▸ STATED GOAL: Look in the material below for the line with "in imported if" and the line with "camera_shift = (0.0442, -0.115)", then set down exactly those two lines and all lines between, nothing more.

▸ SOURCE EXCERPT:
----

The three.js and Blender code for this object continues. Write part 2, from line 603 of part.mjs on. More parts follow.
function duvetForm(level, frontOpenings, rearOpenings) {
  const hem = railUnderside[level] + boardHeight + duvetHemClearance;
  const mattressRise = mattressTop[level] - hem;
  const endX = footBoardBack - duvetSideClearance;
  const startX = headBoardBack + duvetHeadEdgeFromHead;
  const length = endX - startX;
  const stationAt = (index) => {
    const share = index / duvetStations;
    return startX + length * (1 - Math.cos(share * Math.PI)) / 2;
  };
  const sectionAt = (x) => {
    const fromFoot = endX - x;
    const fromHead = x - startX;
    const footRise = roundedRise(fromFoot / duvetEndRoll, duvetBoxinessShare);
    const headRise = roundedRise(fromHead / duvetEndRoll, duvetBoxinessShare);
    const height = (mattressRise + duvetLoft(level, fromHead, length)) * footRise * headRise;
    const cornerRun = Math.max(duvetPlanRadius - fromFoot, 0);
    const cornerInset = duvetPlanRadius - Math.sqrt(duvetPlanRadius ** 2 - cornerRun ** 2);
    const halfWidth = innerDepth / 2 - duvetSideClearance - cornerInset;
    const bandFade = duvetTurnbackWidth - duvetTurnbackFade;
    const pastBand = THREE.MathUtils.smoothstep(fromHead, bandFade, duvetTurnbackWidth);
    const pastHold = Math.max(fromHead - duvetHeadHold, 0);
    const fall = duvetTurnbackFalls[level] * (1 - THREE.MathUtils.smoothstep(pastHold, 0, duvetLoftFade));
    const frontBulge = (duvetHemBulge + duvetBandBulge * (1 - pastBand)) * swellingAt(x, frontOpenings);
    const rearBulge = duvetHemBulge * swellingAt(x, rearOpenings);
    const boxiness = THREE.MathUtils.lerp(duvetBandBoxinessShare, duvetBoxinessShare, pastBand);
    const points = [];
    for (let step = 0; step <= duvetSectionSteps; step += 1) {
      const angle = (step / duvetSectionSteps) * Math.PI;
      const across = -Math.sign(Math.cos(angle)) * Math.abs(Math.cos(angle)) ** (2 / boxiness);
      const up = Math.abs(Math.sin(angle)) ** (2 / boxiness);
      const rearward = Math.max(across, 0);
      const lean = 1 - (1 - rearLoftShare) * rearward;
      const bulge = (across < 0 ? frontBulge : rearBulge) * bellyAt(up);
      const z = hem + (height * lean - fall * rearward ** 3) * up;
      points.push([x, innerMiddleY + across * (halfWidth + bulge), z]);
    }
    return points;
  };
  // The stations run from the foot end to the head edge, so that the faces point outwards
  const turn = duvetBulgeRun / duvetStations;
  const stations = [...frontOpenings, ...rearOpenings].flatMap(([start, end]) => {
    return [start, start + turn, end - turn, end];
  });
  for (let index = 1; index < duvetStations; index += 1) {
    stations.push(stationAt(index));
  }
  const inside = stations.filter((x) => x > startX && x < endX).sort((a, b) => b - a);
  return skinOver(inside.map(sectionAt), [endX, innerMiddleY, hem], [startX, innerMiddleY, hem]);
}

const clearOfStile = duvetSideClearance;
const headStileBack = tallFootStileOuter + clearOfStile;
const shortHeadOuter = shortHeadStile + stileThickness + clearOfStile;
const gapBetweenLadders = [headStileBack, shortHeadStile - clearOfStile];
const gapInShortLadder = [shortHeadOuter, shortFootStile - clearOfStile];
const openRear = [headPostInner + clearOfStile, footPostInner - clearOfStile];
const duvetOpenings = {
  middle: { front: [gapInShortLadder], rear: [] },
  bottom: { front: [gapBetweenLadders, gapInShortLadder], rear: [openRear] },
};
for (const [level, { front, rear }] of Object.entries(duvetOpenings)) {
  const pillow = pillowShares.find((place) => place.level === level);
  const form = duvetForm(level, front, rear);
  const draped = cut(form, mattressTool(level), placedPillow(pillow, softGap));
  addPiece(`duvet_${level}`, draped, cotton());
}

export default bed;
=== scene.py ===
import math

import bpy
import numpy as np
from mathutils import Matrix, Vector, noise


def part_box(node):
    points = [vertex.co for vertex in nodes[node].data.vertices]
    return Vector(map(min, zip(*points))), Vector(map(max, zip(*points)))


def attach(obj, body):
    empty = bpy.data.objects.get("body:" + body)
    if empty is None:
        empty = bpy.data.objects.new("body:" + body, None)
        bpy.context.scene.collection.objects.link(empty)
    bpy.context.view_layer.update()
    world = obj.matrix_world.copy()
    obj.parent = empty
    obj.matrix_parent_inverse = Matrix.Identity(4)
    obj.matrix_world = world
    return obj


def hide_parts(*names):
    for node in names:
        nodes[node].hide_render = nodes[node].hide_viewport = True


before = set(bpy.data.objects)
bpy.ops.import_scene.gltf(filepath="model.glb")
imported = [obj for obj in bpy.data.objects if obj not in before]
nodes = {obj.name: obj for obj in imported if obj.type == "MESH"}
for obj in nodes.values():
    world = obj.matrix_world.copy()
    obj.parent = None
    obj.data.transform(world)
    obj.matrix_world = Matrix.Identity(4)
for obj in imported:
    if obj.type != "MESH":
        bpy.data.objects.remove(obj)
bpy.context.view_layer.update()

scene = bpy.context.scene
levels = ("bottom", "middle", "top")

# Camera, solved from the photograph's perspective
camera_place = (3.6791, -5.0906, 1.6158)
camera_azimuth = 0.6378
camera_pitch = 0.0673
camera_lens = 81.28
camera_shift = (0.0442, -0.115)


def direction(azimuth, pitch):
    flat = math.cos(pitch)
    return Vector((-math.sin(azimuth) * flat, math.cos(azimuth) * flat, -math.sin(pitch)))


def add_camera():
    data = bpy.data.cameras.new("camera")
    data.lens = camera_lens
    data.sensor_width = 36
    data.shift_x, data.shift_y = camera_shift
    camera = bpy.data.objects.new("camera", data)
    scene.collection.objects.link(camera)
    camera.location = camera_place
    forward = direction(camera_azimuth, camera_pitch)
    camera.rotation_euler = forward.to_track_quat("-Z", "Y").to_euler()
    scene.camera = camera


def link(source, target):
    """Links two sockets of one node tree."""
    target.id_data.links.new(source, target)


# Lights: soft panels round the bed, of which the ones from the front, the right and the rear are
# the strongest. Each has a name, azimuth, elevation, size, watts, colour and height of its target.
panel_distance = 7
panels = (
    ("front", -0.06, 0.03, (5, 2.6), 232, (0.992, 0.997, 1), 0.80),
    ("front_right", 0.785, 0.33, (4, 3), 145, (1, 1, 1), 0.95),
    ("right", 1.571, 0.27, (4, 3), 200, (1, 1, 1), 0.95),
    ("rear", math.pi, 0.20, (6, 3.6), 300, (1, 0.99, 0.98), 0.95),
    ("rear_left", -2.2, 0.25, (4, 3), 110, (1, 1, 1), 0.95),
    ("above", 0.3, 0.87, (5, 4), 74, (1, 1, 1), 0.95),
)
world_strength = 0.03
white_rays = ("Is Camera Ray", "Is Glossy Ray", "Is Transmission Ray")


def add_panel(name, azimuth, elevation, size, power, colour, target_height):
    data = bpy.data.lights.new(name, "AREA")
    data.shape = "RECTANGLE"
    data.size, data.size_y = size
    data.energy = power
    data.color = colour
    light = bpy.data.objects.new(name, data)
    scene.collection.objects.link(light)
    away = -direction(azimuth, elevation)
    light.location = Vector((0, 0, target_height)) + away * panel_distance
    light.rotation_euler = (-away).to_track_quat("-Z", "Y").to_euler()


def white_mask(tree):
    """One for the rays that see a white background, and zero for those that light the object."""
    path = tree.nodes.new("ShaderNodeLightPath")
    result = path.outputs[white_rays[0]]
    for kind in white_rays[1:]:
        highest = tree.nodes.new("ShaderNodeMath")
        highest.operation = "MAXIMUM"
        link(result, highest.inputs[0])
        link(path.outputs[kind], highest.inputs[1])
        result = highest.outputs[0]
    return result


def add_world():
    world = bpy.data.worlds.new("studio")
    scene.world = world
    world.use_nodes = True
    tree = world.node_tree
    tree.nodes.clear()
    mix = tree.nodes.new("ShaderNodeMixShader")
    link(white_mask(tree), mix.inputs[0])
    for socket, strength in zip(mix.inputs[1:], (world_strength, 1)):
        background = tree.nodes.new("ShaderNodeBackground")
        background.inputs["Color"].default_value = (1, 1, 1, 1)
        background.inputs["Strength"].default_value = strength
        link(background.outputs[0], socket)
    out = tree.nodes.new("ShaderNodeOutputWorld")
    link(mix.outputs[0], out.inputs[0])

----

▸ THE RESULT:
nodes = {obj.name: obj for obj in imported if obj.type == "MESH"}
for obj in nodes.values():
    world = obj.matrix_world.copy()
    obj.parent = None
    obj.data.transform(world)
    obj.matrix_world = Matrix.Identity(4)
for obj in imported:
    if obj.type != "MESH":
        bpy.data.objects.remove(obj)
bpy.context.view_layer.update()

scene = bpy.context.scene
levels = ("bottom", "middle", "top")

# Camera, solved from the photograph's perspective
camera_place = (3.6791, -5.0906, 1.6158)
camera_azimuth = 0.6378
camera_pitch = 0.0673
camera_lens = 81.28
camera_shift = (0.0442, -0.115)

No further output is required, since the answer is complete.